A lot of Australian Shiraz is too alcoholic, sweet or over-oaked, but not the ’07 Terlato & Chapoutier Shiraz/Viognier they carry from Victoria, Australia. ($12.99). It does an illustrious impersonation of an inky Cote Rotie, but at a way cheaper price point. The wine has smoky bacon fat flavors, with intriguing black olive notes. Expect a big wine that’s not only meaty and peppery, but also soft and floral. Serve it with a cheese plate to see how the fat and tannin marry like cream and coffee.

For steak-eating citizens who like masculine wines, check the ’06 Lake Breeze Bernoota Shiraz-Cabernet, Langhorne Creek, Australia. ($19.99). Instead of displaying dead-animal flavors like some Cabernet blends from France’s St. Julien region, this tough guy shows its exotic spearmint and eucalyptus side. A grilled rib eye would flatter the wine’s already approachable tannins.

Most of the above epiphanies arrived while tasting their five-wine-flight ($10).
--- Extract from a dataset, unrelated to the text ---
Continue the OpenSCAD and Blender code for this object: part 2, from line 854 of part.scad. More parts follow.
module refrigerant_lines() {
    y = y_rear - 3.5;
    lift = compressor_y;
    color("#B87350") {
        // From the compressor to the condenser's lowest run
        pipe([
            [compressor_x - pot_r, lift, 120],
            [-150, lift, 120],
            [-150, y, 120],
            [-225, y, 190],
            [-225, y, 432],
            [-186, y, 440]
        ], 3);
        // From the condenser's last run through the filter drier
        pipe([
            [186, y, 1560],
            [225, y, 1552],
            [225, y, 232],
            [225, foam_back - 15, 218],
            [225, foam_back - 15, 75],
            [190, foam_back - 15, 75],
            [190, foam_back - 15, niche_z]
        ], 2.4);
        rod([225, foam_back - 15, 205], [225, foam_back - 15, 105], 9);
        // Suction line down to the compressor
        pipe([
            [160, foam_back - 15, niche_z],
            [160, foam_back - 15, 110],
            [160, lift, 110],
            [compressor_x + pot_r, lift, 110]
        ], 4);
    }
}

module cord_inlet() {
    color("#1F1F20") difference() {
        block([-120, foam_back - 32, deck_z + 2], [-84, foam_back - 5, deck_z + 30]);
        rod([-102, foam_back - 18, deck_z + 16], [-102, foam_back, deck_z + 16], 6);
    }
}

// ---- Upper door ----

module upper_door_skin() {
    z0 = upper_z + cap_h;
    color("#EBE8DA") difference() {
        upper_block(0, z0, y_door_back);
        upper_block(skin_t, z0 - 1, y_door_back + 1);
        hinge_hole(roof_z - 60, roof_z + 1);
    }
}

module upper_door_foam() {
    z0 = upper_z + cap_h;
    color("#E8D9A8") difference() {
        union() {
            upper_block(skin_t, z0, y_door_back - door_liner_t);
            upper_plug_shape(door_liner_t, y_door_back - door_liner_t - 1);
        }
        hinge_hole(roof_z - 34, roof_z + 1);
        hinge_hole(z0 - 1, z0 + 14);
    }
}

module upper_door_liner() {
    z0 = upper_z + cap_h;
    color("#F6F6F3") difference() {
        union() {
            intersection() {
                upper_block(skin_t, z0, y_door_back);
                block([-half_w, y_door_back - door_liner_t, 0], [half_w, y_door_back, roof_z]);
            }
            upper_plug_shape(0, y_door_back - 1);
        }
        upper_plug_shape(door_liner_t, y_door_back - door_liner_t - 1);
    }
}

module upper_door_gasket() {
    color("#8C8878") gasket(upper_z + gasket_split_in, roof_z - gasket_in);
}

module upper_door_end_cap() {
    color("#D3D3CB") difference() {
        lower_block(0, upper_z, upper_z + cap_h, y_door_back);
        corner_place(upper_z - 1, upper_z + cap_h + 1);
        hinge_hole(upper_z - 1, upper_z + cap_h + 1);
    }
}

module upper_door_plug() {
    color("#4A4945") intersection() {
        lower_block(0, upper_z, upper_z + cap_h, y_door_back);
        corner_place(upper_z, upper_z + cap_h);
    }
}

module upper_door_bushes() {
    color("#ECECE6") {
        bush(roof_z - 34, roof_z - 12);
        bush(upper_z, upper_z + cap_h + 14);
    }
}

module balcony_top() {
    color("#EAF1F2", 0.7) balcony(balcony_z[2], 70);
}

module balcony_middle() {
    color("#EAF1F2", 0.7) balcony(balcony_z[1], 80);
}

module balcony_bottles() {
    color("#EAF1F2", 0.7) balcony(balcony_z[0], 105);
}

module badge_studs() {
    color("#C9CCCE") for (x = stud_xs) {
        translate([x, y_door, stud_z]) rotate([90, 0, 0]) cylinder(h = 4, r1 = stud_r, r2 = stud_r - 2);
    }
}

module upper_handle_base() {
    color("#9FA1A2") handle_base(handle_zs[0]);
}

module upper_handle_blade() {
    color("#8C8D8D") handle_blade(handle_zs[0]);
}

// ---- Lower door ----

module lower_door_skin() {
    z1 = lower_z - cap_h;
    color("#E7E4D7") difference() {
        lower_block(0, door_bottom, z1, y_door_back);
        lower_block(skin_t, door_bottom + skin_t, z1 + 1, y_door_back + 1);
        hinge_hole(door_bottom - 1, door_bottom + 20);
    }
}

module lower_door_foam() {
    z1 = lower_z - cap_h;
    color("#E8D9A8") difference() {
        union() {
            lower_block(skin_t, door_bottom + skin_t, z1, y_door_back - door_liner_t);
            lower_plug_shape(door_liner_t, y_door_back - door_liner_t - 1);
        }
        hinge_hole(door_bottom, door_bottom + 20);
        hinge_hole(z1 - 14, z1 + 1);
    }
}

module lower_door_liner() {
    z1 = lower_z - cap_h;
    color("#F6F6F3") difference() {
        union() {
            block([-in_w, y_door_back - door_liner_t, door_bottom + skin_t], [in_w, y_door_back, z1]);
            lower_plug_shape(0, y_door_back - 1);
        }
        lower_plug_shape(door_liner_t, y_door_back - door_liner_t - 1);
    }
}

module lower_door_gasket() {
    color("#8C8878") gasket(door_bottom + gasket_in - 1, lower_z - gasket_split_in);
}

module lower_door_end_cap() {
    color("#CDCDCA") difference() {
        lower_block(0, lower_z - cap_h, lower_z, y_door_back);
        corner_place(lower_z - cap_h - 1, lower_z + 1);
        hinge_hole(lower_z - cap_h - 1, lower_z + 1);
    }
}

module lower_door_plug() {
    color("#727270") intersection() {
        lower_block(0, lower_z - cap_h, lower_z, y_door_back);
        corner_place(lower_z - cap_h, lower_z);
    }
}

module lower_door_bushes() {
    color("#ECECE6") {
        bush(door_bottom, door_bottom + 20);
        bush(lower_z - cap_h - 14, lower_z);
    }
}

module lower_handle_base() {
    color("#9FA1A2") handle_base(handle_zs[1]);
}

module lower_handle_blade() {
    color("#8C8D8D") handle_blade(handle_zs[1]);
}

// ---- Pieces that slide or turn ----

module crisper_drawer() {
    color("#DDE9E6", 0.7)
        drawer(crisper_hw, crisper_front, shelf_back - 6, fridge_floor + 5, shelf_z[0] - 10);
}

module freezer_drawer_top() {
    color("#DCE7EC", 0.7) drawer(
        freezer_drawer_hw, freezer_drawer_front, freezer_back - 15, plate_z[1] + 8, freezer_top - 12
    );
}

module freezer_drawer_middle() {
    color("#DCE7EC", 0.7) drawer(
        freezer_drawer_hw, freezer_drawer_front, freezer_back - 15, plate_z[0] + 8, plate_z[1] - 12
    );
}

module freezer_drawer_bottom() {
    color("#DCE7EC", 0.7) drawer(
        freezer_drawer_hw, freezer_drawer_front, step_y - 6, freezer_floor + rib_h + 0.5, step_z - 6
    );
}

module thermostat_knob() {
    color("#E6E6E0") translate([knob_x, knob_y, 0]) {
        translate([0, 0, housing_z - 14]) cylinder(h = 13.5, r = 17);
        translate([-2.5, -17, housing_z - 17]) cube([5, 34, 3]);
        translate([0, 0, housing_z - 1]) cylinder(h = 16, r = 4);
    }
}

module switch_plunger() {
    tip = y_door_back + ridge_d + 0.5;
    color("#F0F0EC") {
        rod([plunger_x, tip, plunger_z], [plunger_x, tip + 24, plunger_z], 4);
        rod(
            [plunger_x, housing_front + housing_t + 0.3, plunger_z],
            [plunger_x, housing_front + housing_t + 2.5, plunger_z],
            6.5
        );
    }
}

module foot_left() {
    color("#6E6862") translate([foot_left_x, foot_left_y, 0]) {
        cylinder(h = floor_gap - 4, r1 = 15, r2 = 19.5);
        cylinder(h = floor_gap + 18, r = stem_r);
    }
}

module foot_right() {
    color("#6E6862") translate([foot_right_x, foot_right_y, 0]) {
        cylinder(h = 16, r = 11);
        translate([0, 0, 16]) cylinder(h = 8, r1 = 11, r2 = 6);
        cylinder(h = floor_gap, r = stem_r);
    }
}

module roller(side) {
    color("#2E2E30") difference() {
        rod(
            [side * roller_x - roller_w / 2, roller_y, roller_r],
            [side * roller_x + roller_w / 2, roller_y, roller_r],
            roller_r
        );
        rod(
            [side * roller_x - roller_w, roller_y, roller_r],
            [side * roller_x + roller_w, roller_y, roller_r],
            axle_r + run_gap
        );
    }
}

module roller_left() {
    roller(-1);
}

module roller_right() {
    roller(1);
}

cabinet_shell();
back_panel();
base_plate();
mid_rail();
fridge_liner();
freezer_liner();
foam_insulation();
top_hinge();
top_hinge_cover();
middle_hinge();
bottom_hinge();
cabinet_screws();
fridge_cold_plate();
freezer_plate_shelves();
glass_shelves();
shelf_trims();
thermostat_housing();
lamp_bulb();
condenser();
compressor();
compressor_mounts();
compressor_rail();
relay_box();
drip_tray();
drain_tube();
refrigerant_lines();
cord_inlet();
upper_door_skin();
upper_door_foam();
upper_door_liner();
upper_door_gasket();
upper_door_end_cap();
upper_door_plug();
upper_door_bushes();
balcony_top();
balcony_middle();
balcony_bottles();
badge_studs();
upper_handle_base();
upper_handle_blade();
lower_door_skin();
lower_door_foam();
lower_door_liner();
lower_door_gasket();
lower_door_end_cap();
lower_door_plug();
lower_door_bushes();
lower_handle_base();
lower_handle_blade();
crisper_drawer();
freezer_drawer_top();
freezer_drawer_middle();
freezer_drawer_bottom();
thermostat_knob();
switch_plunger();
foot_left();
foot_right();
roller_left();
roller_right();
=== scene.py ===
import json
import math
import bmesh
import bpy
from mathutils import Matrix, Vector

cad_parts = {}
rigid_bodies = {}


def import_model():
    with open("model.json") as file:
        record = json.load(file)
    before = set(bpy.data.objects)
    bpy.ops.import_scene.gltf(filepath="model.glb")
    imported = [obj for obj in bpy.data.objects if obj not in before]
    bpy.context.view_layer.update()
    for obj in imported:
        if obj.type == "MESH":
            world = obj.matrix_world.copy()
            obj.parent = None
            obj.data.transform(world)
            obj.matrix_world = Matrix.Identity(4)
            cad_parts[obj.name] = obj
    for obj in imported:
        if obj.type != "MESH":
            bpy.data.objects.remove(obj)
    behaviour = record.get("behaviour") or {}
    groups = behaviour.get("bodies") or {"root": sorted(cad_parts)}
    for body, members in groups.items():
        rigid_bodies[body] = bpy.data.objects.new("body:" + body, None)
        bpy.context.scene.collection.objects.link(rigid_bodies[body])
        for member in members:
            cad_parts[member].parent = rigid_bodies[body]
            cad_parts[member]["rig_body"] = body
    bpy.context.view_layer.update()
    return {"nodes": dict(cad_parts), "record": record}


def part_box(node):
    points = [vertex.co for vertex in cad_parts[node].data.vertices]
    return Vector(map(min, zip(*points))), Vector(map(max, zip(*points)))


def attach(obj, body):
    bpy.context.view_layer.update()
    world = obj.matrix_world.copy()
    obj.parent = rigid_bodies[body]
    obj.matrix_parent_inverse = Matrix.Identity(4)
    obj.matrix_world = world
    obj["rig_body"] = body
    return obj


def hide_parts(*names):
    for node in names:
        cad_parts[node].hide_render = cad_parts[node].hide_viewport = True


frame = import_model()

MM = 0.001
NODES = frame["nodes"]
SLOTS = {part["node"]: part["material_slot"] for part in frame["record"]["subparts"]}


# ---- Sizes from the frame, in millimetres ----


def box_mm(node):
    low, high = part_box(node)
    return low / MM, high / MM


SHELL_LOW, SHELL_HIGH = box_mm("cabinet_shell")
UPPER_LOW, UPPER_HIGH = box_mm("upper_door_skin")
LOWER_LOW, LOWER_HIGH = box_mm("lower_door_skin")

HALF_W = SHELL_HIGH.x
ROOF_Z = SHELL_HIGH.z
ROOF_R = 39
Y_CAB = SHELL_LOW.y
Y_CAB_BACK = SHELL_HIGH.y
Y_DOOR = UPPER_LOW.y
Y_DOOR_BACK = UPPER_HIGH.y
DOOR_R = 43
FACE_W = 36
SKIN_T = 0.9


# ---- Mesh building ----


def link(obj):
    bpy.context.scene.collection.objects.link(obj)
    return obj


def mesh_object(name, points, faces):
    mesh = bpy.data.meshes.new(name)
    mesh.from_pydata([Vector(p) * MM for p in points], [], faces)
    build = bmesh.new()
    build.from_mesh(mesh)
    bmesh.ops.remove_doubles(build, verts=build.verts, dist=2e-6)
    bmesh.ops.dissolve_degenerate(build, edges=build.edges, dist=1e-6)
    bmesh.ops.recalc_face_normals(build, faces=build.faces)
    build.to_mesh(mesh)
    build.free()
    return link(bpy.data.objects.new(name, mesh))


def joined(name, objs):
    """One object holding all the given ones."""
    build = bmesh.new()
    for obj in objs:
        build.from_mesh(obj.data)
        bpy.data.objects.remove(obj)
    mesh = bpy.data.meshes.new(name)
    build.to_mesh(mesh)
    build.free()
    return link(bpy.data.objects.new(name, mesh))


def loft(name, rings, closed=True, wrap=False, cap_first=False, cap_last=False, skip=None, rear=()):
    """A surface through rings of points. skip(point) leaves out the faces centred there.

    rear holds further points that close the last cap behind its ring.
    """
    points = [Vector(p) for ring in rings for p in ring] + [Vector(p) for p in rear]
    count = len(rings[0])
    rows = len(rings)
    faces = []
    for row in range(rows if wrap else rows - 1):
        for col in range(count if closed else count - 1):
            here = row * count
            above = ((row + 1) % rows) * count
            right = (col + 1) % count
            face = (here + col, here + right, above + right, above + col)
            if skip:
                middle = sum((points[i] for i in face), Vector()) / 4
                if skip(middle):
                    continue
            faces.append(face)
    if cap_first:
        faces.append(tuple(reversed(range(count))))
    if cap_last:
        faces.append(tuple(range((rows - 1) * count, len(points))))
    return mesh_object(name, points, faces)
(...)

Their spotless Spieglau stemware highlights the wine’s subtleties and helps the taster feel sophisticated. While visits are nice, they aren’t vital: Everything in store is available at www.solawines.com, and can be shipped for $1 a bottle after a peek at their in-depth tasting notes. But to miss out on the beagles, the vibe and the upside-down approach is to sacrifice a chance to better understand that out there is a great place to be.